📢 Notice 📢

Please have a read first!

Clustering and Dimensionality Reduction

May 5, 2025 3 minute read

Notes from the summary of COMP3010 Lecture 9, labs, and online resources.

Overview

Clustering and Dimensionality Reduction are both key techniques under the umbrella of unsupervised learning

Key Topics

What is unsupervised learning?
Clustering (K-Means)
Dimensionality Reduction (PCA, t-SNE, Autoencoders)

What is Unsupervised Learning?

Supervised Learning: Learns a mapping from input features ($x$) to output targets ($y$), with human-provided labels.

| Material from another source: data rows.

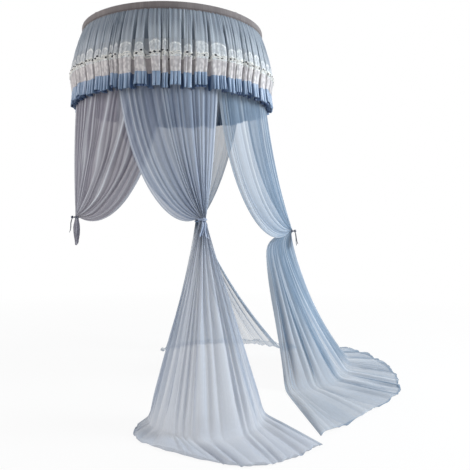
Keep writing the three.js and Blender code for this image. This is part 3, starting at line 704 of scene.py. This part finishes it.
def roof():
    """The net gathered from the hoop to the middle, and the patch that holds it there."""
    folds, seat = 132, HEADER_TOP + 0.0009
    u = arange(folds * 8) / (folds * 8)
    U, S = meshgrid(u, concatenate([linspace(0.1, 0.99, 34), [1.0]]))
    radius = S * 0.5931
    x = within(uneven(folds, 41, 0.35), mod(U + 0.2 / folds * drift(U, 6, 40) * (1 - S), 1))[1]
    crest = abs(sin(pi * x)) ** 0.8
    big = 0.0025 * sin(pi * S) * cos(TURN * 6 * U)
    amp = 0.0032 * ease(0.1, 0.35, S) * (1 - ease(0.93, 1.0, S))
    grid = ring(radius, TURN * U, seat - 0.020 * (1 - S**2) + big + amp * (crest - 0.5))
    cover = cover_of(grid, ring(radius, TURN * U, 0.0), 0.5, 1.0)
    cover = 1 - (1 - cover) ** clip(0.75 / maximum(S, 0.08), 1, 5)
    rim = ring(array([0.6000, 0.6056])[:, None], TURN * u, seat)
    cover = concatenate([cover, np.full((2, len(u)), 0.85)])
    net = cloth("roof_net_gathered", concatenate([grid, rim]), "net_skirt", "cool_sheer", cover=cover)
    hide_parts("roof_net")

    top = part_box("roof_patch")[1][2]
    u = arange(96) / 96
    # radius, and depth below the top, from the middle to the turned-down edge
    rows = [(0.0005, 0), (0.02, 0), (0.04, 0), (0.052, 0.0002), (0.054, 0.0006), (0.056, 0.0001),
            (0.0590, 0.0002), (0.0600, 0.0007), (0.0592, 0.0011)]
    r, drop = (array(column)[:, None] + 0 * u for column in zip(*rows))
    z = top - drop + 0.0002 * sin(TURN * 24 * u) * (r > 0.05)
    grid = ring(r, TURN * u, z)
    patch = cloth("roof_patch_disc", grid, "taupe_twill", "taupe_cloth", deep=0.15 + 0 * r)
    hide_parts("roof_patch")


def webbing(path, wide, thick, width, name):
    """A flat woven strap along a path, with rounded edges. wide is the direction of its width."""
    wide = unit(np.broadcast_to(wide, path.shape))
    normal = unit(np.cross(unit(np.gradient(path, axis=0)), wide))
    half, t = width / 2, thick / 2
    section = [(-half, 0), (-half + t * 0.5, t * 0.8), (-half + 2 * t, t)]
    section += [(s * half, t * (1 + 0.075 * (1 - s * s))) for s in (-0.4, 0, 0.4)]
    section += [(half - 2 * t, t), (half - t * 0.5, t * 0.8), (half, 0)]
    section += [(a, -b) for a, b in reversed(section[1:-1])]
    a, b = array(section).T
    grid = path[:, None] + a[None, :, None] * wide[:, None] + b[None, :, None] * normal[:, None]
    along = running(steps(path, 0))
    uv = stack(meshgrid(a, along), axis=-1)
    return make_mesh(name, grid, capped(numbered(*grid.shape[:2])), "webbing_weave", uv)


def rounded(points, radius):
    """A path with its corners rounded and its long runs cut into short ones."""
    per_corner, longest = 5, 0.012
    path = [points[0]]
    for before, corner, after in zip(points, points[1:], points[2:]):
        a, b = before - corner, after - corner
        long_a, long_b = length(a), length(b)
        reach = min(radius, long_a * 0.45, long_b * 0.45)
        start, end = corner + a / long_a * reach, corner + b / long_b * reach
        path += [bent(start, corner, end, t) for t in linspace(0, 1, per_corner)]
    path.append(points[-1])
    dense = []
    for a, b in zip(path, path[1:]):
        count = max(1, int(length(b - a) / longest))
        dense += [a + (b - a) * i / count for i in range(count)]
    return array(dense + [path[-1]])


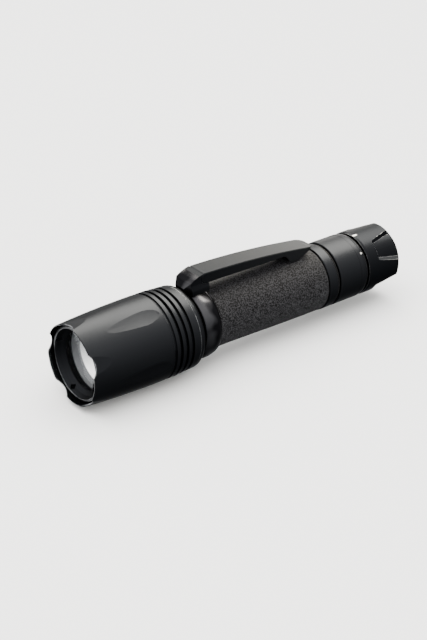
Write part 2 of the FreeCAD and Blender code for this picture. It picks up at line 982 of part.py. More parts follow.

Unsupervised Learning: Discovers patterns, groupings, or structures in data without labeled targets.

Yann LeCun has argued that most current ML systems are too reliant on labeled data and tend to be brittle. In contrast, humans and animals learn by observation, not constant supervision. Babies accumulate enormous amounts of background knowledge simply by observing the world.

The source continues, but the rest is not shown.